**Problem:** From the listing below, count the lines where the string "collection" occurs. Give the number, with no other words.

**Data:**

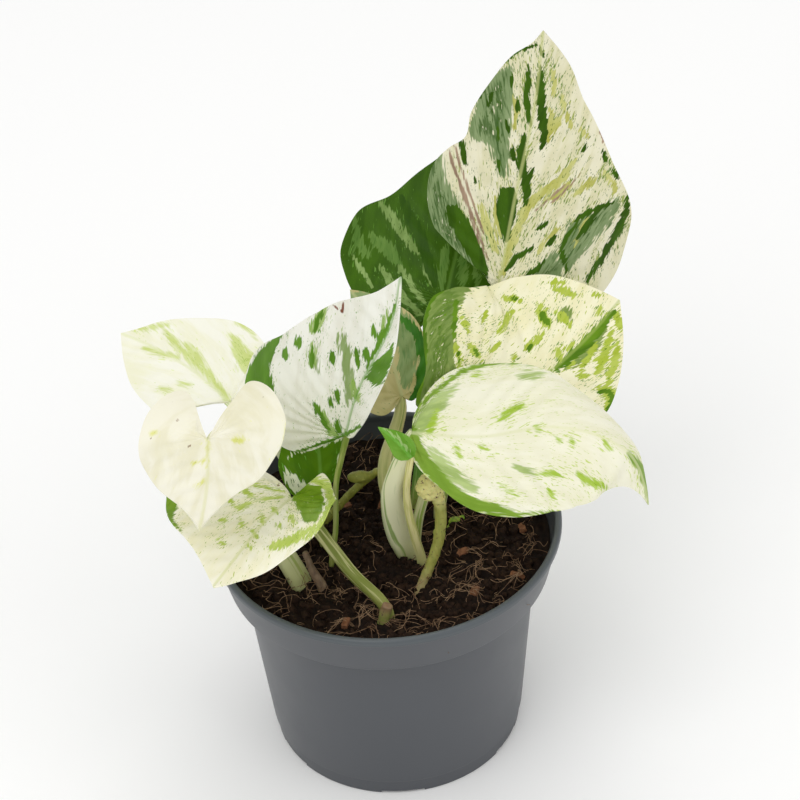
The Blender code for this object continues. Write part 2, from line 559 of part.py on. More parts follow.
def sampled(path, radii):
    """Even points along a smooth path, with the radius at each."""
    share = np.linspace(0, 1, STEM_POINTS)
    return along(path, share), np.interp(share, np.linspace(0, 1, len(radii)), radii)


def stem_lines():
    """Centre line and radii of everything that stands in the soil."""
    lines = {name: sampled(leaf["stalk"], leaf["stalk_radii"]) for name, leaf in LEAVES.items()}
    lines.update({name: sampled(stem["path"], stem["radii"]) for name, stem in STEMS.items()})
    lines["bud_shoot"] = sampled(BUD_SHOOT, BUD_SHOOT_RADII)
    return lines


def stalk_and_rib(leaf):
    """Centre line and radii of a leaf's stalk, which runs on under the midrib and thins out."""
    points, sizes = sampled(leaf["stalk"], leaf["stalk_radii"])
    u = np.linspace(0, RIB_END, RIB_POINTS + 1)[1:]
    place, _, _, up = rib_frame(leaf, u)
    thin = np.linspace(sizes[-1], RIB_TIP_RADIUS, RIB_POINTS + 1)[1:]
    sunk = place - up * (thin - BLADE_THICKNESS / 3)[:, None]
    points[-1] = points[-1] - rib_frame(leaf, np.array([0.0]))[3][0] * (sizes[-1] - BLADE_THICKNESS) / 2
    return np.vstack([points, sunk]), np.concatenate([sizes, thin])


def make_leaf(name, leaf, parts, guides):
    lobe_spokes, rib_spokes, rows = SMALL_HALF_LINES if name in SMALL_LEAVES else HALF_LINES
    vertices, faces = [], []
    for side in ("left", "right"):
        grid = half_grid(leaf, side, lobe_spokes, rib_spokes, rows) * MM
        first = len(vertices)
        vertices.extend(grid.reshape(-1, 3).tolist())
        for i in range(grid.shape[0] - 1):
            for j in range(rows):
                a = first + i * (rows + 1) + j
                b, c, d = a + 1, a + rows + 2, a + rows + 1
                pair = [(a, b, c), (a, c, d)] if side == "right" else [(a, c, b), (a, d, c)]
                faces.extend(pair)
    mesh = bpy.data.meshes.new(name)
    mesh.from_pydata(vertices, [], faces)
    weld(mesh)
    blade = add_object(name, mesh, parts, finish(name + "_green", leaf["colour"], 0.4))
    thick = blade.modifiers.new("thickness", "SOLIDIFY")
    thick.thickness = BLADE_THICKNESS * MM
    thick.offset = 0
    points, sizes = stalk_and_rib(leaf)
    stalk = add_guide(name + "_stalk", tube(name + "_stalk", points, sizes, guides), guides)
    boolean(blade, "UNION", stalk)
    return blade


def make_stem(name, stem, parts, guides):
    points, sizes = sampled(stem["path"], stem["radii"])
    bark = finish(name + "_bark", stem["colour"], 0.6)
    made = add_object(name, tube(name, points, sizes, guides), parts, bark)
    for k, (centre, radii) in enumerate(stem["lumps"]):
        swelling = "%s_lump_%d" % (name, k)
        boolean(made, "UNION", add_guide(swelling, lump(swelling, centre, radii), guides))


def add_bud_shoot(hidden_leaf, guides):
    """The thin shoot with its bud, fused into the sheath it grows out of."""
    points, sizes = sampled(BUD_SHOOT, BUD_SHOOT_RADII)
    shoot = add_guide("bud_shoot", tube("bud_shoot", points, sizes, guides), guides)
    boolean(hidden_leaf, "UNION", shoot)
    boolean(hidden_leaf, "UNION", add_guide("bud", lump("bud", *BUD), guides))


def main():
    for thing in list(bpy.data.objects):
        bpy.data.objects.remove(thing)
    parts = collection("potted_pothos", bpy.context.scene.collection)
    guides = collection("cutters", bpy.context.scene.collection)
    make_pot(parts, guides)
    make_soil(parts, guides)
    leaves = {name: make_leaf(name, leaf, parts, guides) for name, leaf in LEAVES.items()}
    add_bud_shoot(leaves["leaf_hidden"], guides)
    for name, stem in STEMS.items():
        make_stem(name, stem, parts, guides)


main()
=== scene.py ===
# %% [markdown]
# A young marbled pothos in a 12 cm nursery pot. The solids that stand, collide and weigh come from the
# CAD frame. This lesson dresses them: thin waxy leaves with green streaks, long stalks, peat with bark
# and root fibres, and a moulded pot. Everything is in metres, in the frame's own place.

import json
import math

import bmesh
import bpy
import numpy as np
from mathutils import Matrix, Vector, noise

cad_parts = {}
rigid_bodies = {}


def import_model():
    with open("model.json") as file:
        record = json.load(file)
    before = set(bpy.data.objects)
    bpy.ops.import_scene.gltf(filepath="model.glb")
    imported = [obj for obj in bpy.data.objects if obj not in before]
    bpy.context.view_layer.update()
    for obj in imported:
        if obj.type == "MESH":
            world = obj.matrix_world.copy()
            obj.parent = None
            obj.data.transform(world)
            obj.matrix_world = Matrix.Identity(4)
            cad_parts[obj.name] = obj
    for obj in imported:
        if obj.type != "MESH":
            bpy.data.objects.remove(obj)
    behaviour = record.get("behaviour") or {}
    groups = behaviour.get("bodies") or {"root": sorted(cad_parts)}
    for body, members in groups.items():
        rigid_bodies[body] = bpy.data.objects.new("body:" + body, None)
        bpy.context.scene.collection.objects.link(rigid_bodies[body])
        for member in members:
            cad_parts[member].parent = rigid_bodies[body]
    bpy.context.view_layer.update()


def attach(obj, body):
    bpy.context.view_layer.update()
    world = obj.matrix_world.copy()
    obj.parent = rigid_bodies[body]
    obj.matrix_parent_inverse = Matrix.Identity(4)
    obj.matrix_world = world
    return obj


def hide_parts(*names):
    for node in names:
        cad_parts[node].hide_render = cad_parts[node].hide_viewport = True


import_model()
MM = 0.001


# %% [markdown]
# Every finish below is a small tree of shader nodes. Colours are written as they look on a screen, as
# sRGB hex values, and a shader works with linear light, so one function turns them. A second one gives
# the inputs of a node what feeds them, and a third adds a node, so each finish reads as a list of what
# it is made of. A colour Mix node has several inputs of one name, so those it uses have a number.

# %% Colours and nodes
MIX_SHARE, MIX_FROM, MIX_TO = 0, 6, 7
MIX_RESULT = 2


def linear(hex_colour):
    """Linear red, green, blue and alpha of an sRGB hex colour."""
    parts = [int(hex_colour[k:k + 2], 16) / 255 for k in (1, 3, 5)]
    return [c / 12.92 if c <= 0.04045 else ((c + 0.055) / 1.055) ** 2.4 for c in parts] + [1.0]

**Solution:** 3